All Eyes are on California

By Susan Grant, CFA Director of Consumer Protection and Privacy

Last year, California enacted the Consumer Privacy Protection Act (CCPA), the most sweeping state privacy legislation in the country. Even though the law doesn’t go into effect until 2020, there are several bills in the California legislature this year that would either strengthen or weaken it.

Why does that matter to those of us outside of California? What happens in that state, the most populous in the nation (and coincidentally, the home of many of the tech companies whose practices have raised so many concerns about privacy lately) influences what other states may do and what happens in the U.S. Congress. In fact, the CCPA is one of the reasons why interest in federal privacy legislation has really heated up over the past year and why some businesses that resisted it before are now pushing for it – as long as it blocks the states from passing stronger laws. We oppose this because states can move more quickly than Congress to enact and amend laws to protect consumers. This is especially crucial as the fast pace of technology raises new privacy concerns.

California Assembly member Buffy Wicks has introduced AB 1760, dubbed “Privacy for All“, which would improve the CCPA by:

  • Enabling consumers to learn which companies have received their personal information through a sale or other form of sharing.
  • Requiring companies that share consumers’ data, as well as those that sell it, to get their opt-in consent to do so.
  • Preventing companies from punishing people who exercise their privacy rights by charging them higher prices or providing them with an inferior product or service.

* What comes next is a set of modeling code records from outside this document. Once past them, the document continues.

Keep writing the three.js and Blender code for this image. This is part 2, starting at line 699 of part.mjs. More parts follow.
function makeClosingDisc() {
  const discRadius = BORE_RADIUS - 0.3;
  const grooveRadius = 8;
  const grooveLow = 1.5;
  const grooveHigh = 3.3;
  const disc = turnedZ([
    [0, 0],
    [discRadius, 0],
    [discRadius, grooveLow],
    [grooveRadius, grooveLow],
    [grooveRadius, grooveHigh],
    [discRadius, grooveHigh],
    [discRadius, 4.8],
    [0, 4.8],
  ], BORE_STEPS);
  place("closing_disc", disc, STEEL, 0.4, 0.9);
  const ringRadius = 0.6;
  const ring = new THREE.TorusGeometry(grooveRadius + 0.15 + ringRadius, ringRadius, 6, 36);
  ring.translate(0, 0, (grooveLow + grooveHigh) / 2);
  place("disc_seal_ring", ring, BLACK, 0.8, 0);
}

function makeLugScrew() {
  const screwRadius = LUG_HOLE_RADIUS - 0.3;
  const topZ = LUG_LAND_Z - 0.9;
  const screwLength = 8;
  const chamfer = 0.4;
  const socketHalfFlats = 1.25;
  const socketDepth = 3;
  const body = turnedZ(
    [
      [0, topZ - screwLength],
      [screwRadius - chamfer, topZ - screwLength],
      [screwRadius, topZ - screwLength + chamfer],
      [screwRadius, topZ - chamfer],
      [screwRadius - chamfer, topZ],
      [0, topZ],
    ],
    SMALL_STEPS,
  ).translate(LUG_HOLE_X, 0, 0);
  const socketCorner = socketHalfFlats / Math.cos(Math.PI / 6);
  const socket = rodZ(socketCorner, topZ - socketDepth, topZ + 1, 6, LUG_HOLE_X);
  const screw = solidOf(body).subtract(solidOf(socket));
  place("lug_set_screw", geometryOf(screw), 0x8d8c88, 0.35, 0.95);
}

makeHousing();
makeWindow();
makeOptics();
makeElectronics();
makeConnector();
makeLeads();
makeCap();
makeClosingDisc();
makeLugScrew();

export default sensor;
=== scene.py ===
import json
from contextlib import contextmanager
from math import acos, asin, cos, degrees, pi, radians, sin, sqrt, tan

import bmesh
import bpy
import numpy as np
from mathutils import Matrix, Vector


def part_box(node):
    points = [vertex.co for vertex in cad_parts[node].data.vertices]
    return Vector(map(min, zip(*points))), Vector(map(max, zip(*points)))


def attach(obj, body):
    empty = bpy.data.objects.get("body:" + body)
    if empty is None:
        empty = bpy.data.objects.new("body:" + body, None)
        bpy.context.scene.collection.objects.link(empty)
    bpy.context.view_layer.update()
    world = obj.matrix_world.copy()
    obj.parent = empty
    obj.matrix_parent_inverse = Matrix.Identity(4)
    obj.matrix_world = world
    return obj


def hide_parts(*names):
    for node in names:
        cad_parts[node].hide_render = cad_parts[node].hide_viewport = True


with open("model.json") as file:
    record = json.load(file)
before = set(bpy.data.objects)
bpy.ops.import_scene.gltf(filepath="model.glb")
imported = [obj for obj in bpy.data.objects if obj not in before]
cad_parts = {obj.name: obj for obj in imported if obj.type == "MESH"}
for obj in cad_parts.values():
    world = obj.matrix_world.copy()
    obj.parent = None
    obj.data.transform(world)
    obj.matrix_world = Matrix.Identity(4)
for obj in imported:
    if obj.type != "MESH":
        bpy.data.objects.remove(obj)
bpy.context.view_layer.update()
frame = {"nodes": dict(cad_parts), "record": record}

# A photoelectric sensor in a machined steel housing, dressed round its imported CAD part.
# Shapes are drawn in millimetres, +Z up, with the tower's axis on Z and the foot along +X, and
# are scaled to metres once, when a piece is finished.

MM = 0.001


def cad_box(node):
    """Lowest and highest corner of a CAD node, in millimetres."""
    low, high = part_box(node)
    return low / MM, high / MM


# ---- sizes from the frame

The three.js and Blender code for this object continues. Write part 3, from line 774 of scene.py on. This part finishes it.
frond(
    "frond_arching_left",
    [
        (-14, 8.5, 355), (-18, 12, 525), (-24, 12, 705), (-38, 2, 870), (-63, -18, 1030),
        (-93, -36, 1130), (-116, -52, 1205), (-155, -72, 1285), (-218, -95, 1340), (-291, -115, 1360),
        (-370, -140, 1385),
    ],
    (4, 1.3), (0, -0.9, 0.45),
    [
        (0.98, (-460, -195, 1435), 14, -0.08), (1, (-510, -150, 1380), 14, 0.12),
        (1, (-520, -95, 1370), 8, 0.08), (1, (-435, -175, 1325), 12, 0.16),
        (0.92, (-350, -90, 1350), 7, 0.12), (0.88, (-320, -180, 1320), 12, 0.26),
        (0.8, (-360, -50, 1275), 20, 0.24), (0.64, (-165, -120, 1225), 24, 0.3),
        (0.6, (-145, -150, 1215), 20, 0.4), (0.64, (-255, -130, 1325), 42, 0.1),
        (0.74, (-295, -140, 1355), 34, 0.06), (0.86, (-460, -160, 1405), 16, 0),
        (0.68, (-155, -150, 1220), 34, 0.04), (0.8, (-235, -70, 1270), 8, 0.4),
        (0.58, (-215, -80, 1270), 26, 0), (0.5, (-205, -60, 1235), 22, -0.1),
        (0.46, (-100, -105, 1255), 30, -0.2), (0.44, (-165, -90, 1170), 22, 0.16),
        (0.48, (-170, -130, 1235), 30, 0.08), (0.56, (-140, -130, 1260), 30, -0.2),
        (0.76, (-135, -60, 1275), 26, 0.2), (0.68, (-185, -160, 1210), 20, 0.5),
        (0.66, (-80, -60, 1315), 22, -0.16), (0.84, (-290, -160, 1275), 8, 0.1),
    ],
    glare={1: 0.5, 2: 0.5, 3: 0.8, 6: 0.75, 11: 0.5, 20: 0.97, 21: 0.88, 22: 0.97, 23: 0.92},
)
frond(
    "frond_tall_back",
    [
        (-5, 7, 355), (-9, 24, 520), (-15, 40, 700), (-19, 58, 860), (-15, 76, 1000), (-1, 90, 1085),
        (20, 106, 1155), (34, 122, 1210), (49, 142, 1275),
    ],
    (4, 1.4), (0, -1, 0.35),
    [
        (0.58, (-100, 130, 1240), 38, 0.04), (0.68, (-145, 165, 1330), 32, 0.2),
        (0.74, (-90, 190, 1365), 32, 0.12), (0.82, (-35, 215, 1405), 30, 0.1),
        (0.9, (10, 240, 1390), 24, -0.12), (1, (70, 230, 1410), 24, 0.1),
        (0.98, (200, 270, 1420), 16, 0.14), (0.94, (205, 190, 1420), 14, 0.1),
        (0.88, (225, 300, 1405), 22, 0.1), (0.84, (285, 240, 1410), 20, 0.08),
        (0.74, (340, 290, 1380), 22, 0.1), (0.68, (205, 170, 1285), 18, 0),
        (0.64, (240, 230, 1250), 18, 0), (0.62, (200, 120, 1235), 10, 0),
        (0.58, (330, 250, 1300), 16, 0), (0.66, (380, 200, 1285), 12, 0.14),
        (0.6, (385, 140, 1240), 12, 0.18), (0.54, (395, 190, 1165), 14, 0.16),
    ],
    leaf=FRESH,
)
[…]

A recent poll conducted for the ACLU of Northern California showed that people who are likely to vote in 2020 overwhelmingly support the key provisions in this legislation:

  • 94% support new laws that require companies to get permission before they share personal information, and that give Californians the right to know what personal information has been collected and with whom it has been shared.
  • 9 in 10 agree that even if they don’t pay money for products like Google, Facebook or Twitter, they still have a right to privacy and their personal information should only be shared with permission.
  • 89% say tech companies need to take additional steps to protect personal information.

We support this bill, and we were heartened when 24 tech companies recently endorsed it as well. They recognize that strong privacy protections gives consumers more confidence in doing business, and that’s good for their bottom lines.

Unfortunately, consideration of AB 1760 has been delayed and it may not move during this legislative session. There is another bill, however, that we hope will progress quickly. SB 561, sponsored by state Senator Hannah-Beth Jackson, would give consumers the right to sue companies that fail to provide them with the information they’re entitled to, don’t honor their requests not to sell their data, or violate other provisions of the CCPA. Predictably, the ad industry is complaining that this would lead to “frivolous lawsuits.” While the California Attorney General can enforce the CPPA, no AG has the resources to bring action in every deserving case. Private lawsuits are an essential and effective tool to ensure that companies play by the rules and compensate consumers who have been wronged – which is why some businesses fight so hard against legislation that allows them and include language in their one-sided contracts that force consumers to go to arbitration rather than seek justice in court.

There are also a number of bills before that California legislature that we oppose because they would roll back some of the protections that the CCPA would provide. We need “Privacy for All,” not just in California but across the country. All eyes are on California to see if it can once again lead the way.